As a follow-up to the call, Hickambottom sent a letter to Skanska's lawyer, reiterating Clean Up's theory as to how Arrow had been illegally dumping recyclable debris, and explaining why Skanska's documentation would help confirm Arrow's scheme. Skanska responded to the subpoena with its copy of the weight tickets. Hickambottom now had what he needed, and, shortly thereafter, Skanska terminated its hauling contract with Arrow.
In late 2018, Arrow sued Hickambottom and the Gronemeier firm in Los Angeles County Superior Court for inducing a breach of contract, intentionally interfering with contractual relations, and intentionally and negligently interfering with prospective economic relations. In support of each claim, Arrow alleged that the defendants subpoenaed documents from Skanska and answered Skanska's questions about the subpoena "in order to extract a favorable settlement" from Arrow; that they made "derogatory" and "disparaging" comments about Arrow in the course of doing so; and that those comments prompted Skanska to cancel its contract.
The defendants moved for summary judgment in their favor based on, among other things, a unique privilege that certain individuals enjoy for what they write or say in a judicial proceeding. After reviewing the legal arguments made by both sides and conducting a hearing, Judge Gloria L. White-Brown granted the motion. Arrow appealed.

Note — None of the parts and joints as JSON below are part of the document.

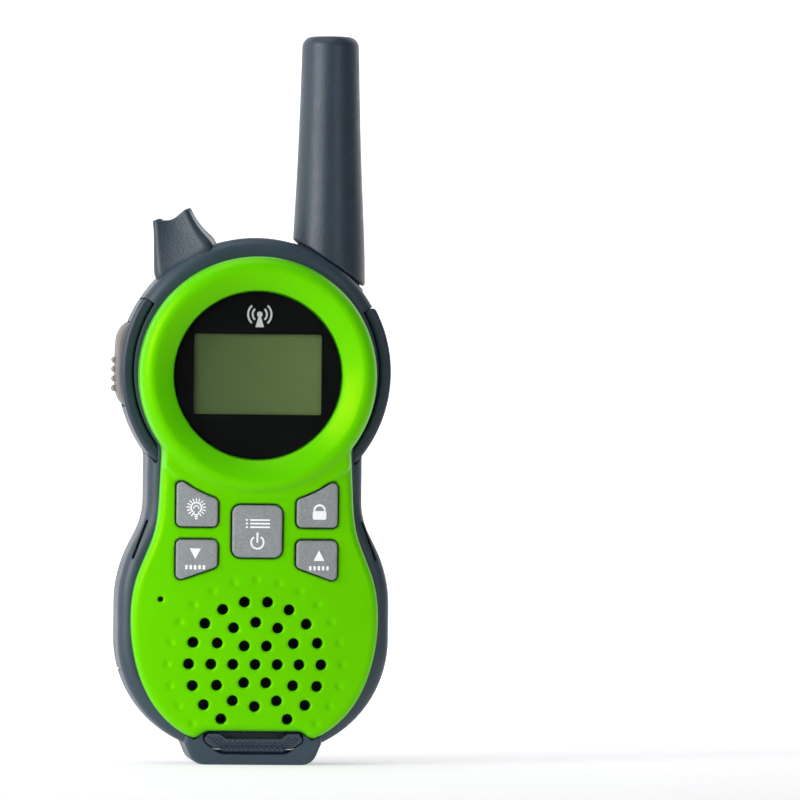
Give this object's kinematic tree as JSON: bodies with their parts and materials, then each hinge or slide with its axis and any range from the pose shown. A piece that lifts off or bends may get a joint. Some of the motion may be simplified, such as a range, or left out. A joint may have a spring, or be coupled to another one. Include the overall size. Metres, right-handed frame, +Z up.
{
  "type": "two-way radio",
  "caption": "Toy handheld two-way radio with a round display head, key pad, speaker grille, whip antenna, torch, talk button, belt clip and latched battery door.",
  "frame": {"origin": "bottom centre of the whole box, on the surface the radio stands on", "axes": "+Z up along the antenna, -Y out of the display, +X to the right of the display"},
  "size_m": [0.0611, 0.0372, 0.16],
  "materials": {
    "cover_plastic": "satin moulded plastic",
    "casing_plastic": "fine grained moulded plastic",
    "grip_rubber": "soft matte rubber",
    "button_rubber": "soft matte rubber",
    "key_plastic": "fine speckled, satin",
    "black_plastic": "matte",
    "membrane_rubber": "matte silicone rubber",
    "contact_steel": "plated",
    "window_glass": "clear, polished",
    "mask_print": "glossy black print",
    "gasket_foam": "foam",
    "lcd_panel": "grey-green display",
    "white_plastic": "matte",
    "board_laminate": "solder mask",
    "speaker_paper": "pressed paper",
    "magnet_iron": "bare",
    "felt": "felt",
    "antenna_rubber": "grained, semi-matte",
    "spring_brass": "bare",
    "torch_glass": "clear",
    "reflector_chrome": "bright",
    "cell_wrap": "printed sleeve, plain",
    "latch_plastic": "crosshatched pad",
    "screw_steel": "zinc plated"
  },
  "bodies": {
    "body": {"front_cover": "cover_plastic", "rear_casing": "casing_plastic", "left_side_grip": "grip_rubber", "right_side_grip": "grip_rubber", "keypad_guide": "black_plastic", "keypad_membrane": "membrane_rubber", "key_domes": "contact_steel", "display_window": "window_glass", "window_mask": "mask_print", "window_gasket": "gasket_foam", "lcd_glass": "lcd_panel", "lcd_frame": "white_plastic", "lcd_backlight": "white_plastic", "lcd_connector": "membrane_rubber", "main_board": "board_laminate", "shield_can": "contact_steel", "board_chips": "black_plastic", "talk_switch": "black_plastic", "earphone_socket": "black_plastic", "microphone": "black_plastic", "speaker_frame": "contact_steel", "speaker_cone": "speaker_paper", "speaker_magnet": "magnet_iron", "speaker_felt": "felt", "antenna_sheath": "antenna_rubber", "antenna_neck": "black_plastic", "antenna_coil": "spring_brass", "torch_bezel": "antenna_rubber", "torch_lens": "torch_glass", "torch_reflector": "reflector_chrome", "torch_lamp": "white_plastic", "door_latch_pin": "contact_steel", "battery_cell_1": "cell_wrap", "battery_cell_2": "cell_wrap", "battery_cell_3": "cell_wrap", "battery_cell_4": "cell_wrap", "battery_contacts": "contact_steel", "battery_springs": "contact_steel", "case_screws": "screw_steel", "board_screws": "screw_steel"},
    "talk_button": {"talk_button": "button_rubber"},
    "jack_cover": {"jack_cover": "grip_rubber"},
    "key_light": {"key_light": "key_plastic"},
    "key_menu": {"key_menu": "key_plastic"},
    "key_lock": {"key_lock": "key_plastic"},
    "key_down": {"key_down": "key_plastic"},
    "key_up": {"key_up": "key_plastic"},
    "battery_door": {"battery_door": "casing_plastic"},
    "door_latch": {"door_latch": "latch_plastic"},
    "clip_bracket": {"clip_bracket": "casing_plastic", "clip_pin": "contact_steel", "clip_spring": "contact_steel"},
    "clip_arm": {"clip_arm": "casing_plastic"}
  },
  "joints": [
    {"name": "talk_button_press", "type": "slide", "parent": "body", "child": "talk_button", "axis": [1, 0, 0], "range_m": [0, 0.001], "stiffness_N_per_m": 700, "springref_m": -0.001},
    {"name": "key_light_press", "type": "slide", "parent": "body", "child": "key_light", "axis": [0, 1, 0], "range_m": [0, 0.0007], "stiffness_N_per_m": 600, "springref_m": -0.0008},
    {"name": "key_menu_press", "type": "slide", "parent": "body", "child": "key_menu", "axis": [0, 1, 0], "range_m": [0, 0.0007], "stiffness_N_per_m": 600, "springref_m": -0.0008},
    {"name": "key_lock_press", "type": "slide", "parent": "body", "child": "key_lock", "axis": [0, 1, 0], "range_m": [0, 0.0007], "stiffness_N_per_m": 600, "springref_m": -0.0008},
    {"name": "key_down_press", "type": "slide", "parent": "body", "child": "key_down", "axis": [0, 1, 0], "range_m": [0, 0.0007], "stiffness_N_per_m": 600, "springref_m": -0.0008},
    {"name": "key_up_press", "type": "slide", "parent": "body", "child": "key_up", "axis": [0, 1, 0], "range_m": [0, 0.0007], "stiffness_N_per_m": 600, "springref_m": -0.0008},
    {"name": "jack_cover_hinge", "type": "hinge", "parent": "body", "child": "jack_cover", "pos_m": [0.02975, 0.0001, 0.086], "axis": [0, 0, 1], "range_deg": [0, 100]},
    {"name": "battery_door_lift", "type": "slide", "parent": "body", "child": "battery_door", "axis": [0, 1, 0], "range_m": [0, 0.03]},
    {"name": "door_latch_swing", "type": "hinge", "parent": "body", "child": "door_latch", "pos_m": [0, -0.0115, 0.0035], "axis": [1, 0, 0], "range_deg": [0, 30], "stiffness_Nm_per_rad": 0.01, "springref_deg": -17.19},
    {"name": "clip_bracket_slide", "type": "slide", "parent": "body", "child": "clip_bracket", "axis": [0, 0, 1], "range_m": [0, 0.03]},
    {"name": "clip_arm_swing", "type": "hinge", "parent": "clip_bracket", "child": "clip_arm", "pos_m": [0, 0.0156, 0.096], "axis": [1, 0, 0], "range_deg": [0, 18], "stiffness_Nm_per_rad": 0.15, "springref_deg": -20.05}
  ]
}
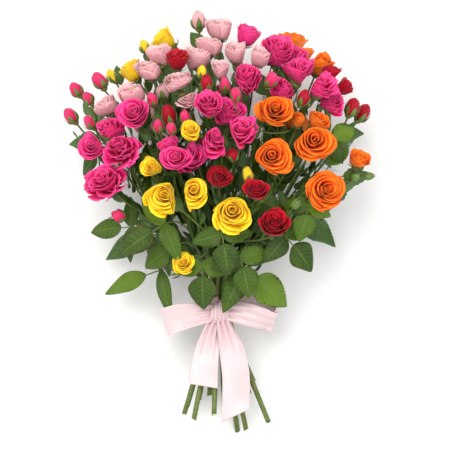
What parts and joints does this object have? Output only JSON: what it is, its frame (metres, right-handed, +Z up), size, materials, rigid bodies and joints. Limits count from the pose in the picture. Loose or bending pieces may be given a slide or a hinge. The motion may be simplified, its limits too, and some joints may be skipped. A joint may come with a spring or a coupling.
{
  "type": "spray rose bouquet",
  "caption": "Hand-tied bouquet of mixed-colour spray roses with leafy stems and a satin ribbon bow, lying on its back.",
  "frame": {"origin": "centre of the bounding box in X and Y, at the surface that the bouquet lies on", "axes": "+Y from the cut stem ends towards the flowers, +Z up from the surface, +X to the right as seen from above with the flowers at the top"},
  "size_m": [0.313, 0.4234, 0.197],
  "materials": {
    "pink_petals": "soft petal, hot pink",
    "blush_petals": "soft petal, light pink",
    "yellow_petals": "soft petal, golden yellow",
    "orange_petals": "soft petal, orange",
    "red_petals": "soft petal, crimson",
    "foliage": "leaf and stem, slightly waxy",
    "binding": "wound natural fibre twine",
    "satin_ribbon": "pale pink satin"
  },
  "bodies": {
    "root": {"pink_rose_1": "pink_petals", "pink_rose_2": "pink_petals", "pink_rose_3": "pink_petals", "pink_rose_4": "pink_petals", "pink_rose_5": "pink_petals", "pink_rose_6": "pink_petals", "pink_rose_7": "pink_petals", "pink_rose_8": "pink_petals", "pink_rose_9": "pink_petals", "pink_rose_10": "pink_petals", "pink_rose_11": "pink_petals", "blush_rose_1": "blush_petals", "blush_rose_2": "blush_petals", "blush_rose_3": "blush_petals", "blush_rose_4": "blush_petals", "blush_rose_5": "blush_petals", "blush_rose_6": "blush_petals", "blush_rose_7": "blush_petals", "blush_rose_8": "blush_petals", "blush_rose_9": "blush_petals", "yellow_rose_1": "yellow_petals", "yellow_rose_2": "yellow_petals", "yellow_rose_3": "yellow_petals", "yellow_rose_4": "yellow_petals", "yellow_rose_5": "yellow_petals", "yellow_rose_6": "yellow_petals", "yellow_rose_7": "yellow_petals", "orange_rose_1": "orange_petals", "orange_rose_2": "orange_petals", "orange_rose_3": "orange_petals", "orange_rose_4": "orange_petals", "orange_rose_5": "orange_petals", "orange_rose_6": "orange_petals", "orange_rose_7": "orange_petals", "red_rose_1": "red_petals", "red_rose_2": "red_petals", "red_rose_3": "red_petals", "red_rose_4": "red_petals", "red_rose_5": "red_petals", "red_rose_6": "red_petals", "stem_pink_1": "foliage", "stem_pink_2": "foliage", "stem_pink_3": "foliage", "stem_pink_4": "foliage", "stem_pink_5": "foliage", "stem_pink_6": "foliage", "stem_pink_7": "foliage", "stem_blush_1": "foliage", "stem_blush_2": "foliage", "stem_blush_3": "foliage", "stem_yellow_1": "foliage", "stem_yellow_2": "foliage", "stem_orange_1": "foliage", "stem_orange_2": "foliage", "stem_orange_3": "foliage", "stem_red_1": "foliage", "stem_red_2": "foliage", "stem_red_3": "foliage", "binding": "binding", "satin_ribbon": "satin_ribbon"}
  },
  "joints": []
}
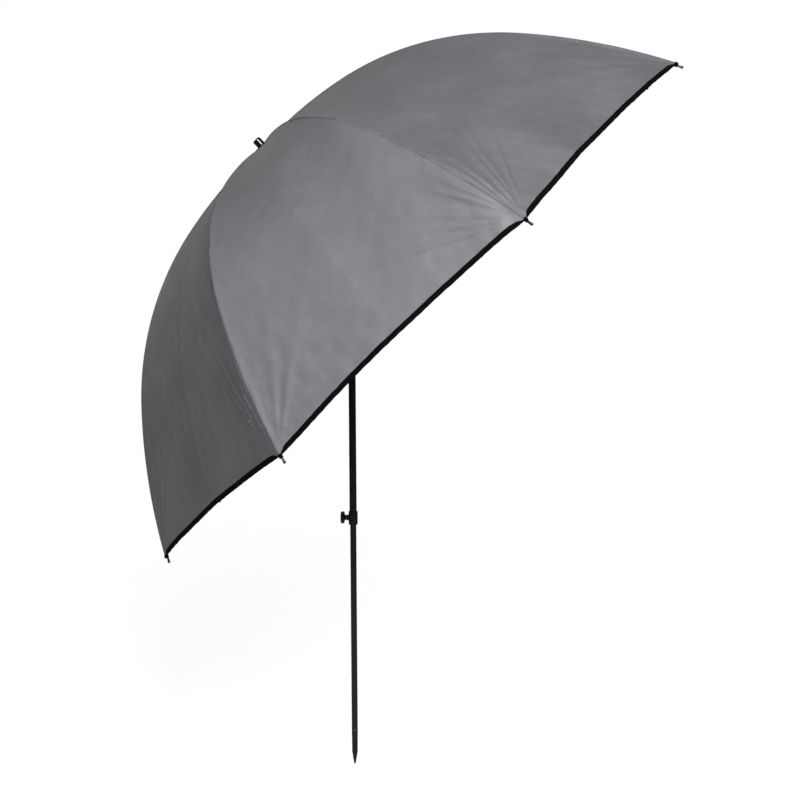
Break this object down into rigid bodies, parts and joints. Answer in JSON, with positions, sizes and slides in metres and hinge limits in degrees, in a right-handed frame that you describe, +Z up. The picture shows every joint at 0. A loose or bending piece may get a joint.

Under California law and commonly throughout the country, courts recognize an absolute privilege that gives immunity to litigants and other participants in a lawsuit for their allegedly defamatory communications. The maligning statements must be made during or prior to a judicial proceeding and must have some connection or relationship to the matters before the court. The privilege extends to out-of-court communications between opposing counsel, between attorneys and their clients, and between attorneys representing different plaintiffs in lawsuits against the same defendant. (Incidentally, in most states legislators who say or write things that would otherwise be defamatory are equally protected for these statements if they are made during legislative proceedings.)
“The litigation privilege applies to the conduct by defendants that underlies each of Arrow's claims,” said the appellate panel. “Defendants' issuance of the subpoena, Hickambottom's explanation to Skanska about why the subpoena was necessary, and Hickambottom's follow-up letter elaborating on his explanation all fall within the privilege. Each of these is a communication made in the midst of an ongoing judicial proceeding – namely, the dueling lawsuits between Clean Up and Arrow. Further, the communications are made by authorized participants (because defendants are Clean Up's counsel); the subpoena and subsequent explication are meant to achieve the objects of that ongoing litigation (because they are aimed at obtaining evidence for use at trial); and the information sought by the subpoena has a logical connection to the litigation (because it would confirm Arrow as the source of the fraudulent weight tickets). * * * And to the extent Arrow is urging that defendants' presubpoena settlement letter is an independent basis for liability, that letter is also privileged because it is communication between counsel aimed at resolving an ongoing lawsuit.”
Arrow claimed unsuccessfully that the defendants' letters constituted a "shakedown" rather than litigating in good faith. “We reject this argument,” the appeals court said. “The litigation privilege applies to any covered communications . . . . * * * Arrow's allegation that defendants acted with an extortionist motive and acted with ill will because they subpoenaed Skanska without providing contemporaneous notice to Arrow is irrelevant . . . where, as here, the litigation was ongoing for over a year before defendants sent the demand letter, served the subpoena on Skanska, and communicated with Skanska's lawyer.”
Arrow Disposal Services, Inc. v. Gronemeier & Associates, PC, Inc., No. B308001, Cal. Ct. App. Second Dist., Dec. 21, 2021.